À son avis, le principe est défendable s’il s’agit de rechercher une «justice juste», mais il existe un risque que l’approche devienne un fourre-tout servant davantage la réhabilitation que la réparation.

Plus favorable à cette approche, Serge Charbonneau, représentant du Regroupement des organismes de justice alternative du Québec, a souligné que, même si la justice réparatrice est l’antithèse théorique de la justice punitive, elle ne peut, en pratique, qu’être complémentaire aux sanctions.

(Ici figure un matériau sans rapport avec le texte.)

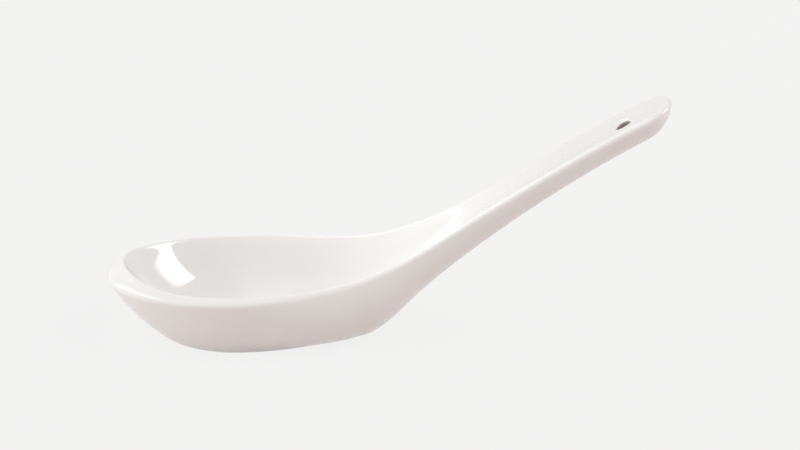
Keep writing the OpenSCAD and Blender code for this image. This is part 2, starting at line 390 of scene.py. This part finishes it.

L’une des meilleures illustrations de l’application du principe est, à son avis, le fait que les tribunaux tiennent compte des attentes et des besoins de la victime. «L’introduction de cet élément dans la machine pénale va transformer le système et l’amener à accorder plus de place à la victime», soutient-il.

La loi sur l’indemnisation des victimes d’acte criminel lui apparaît comme un autre exemple de justice réparatrice.

Justice autochtone

Hubert Van Gijseghem

Hubert Van Gijseghem, professeur à l’École de psychoéducation, voit d’un très mauvais œil le virage idéologique en voie d’instauration dans le système pénal. Dans une analyse percutante – «Justice réparatrice et psychopathie» – publiée dans le dernier numéro de la Revue de psychoéducation (vol. 32, no 2), le professeur soutient que l’institutionnalisation de ce principe risquerait de pervertir l’application de la justice.

«L’idée des rencontres entre victimes et criminels vient des aumôniers de pénitenciers, déclarait-il à Forum. C’est une vision doucereuse et quétaine du pardon et les criminels sont morts de rire de cette naïveté affichée par les aumôniers»,

Selon les témoignages de l’émission Enjeux, la démarche de certaines victimes était effectivement fondée sur la foi.

Dans son article, Hubert Van Gijseghem rappelle l’origine autochtone du principe et s’inquiète de ses fondements strictement sociologiques et communautaires. Adaptés à de petits groupes sociaux dont les membres se connaissent ou sont même apparentés, partageant une vision animiste du monde et faisant face à des contraintes de survie sans commune mesure avec nos modes de vie, les éléments de justice réparatrice seraient sans effet entre étrangers.

Implanter la justice autochtone dans une société comme la nôtre équivaudrait à commettre la même erreur que celle d’avoir imposé notre forme de justice aux autochtones, estime le professeur, qui a agi à titre de consultant dans l’affaire des agressions sexuelles de Povungnituk.

Psychopathes repentis?

Mais il y a pire. Les défenseurs de la justice réparatrice ne tiendraient pas compte du fait qu’environ 30 % des hommes reconnus coupables d’actes criminels sont catalogués comme psychopathes. Leur structure de personnalité les rendrait imperméables à la honte et au repentir. Il y a donc un risque qu’ils jouent le jeu des aveux opportunistes et renforcent leur profil antisocial en s’offrant une nouvelle victoire sur leurs victimes.

Le psychoéducateur s’inquiète donc des intentions du gouvernement fédéral, qui voudrait généraliser la justice réparatrice à l’ensemble de l’appareil judiciaire sans égard au type de crime. Pour éviter de confondre réparation, réhabilitation et punition, il recommande de limiter cette approche aux délits qui n’atteignent pas l’intégrité physique d’une personne et à des contrevenants qui en sont à une première offense et qui n’ont pas de personnalité antisociale.

Dans le reportage d’Enjeux, des meurtriers avouaient que la rencontre avec des proches des victimes était plus pénible que le fait d’être incarcérés et ils ont même versé quelques larmes. Quant à la mère citée en début d’article, elle a fini par pardonner. Hubert Van Gijseghem propose tout de même que des études longitudinales soit menées sur ce type de mesures afin d’en évaluer les effets réels et avant d’en étendre l’application.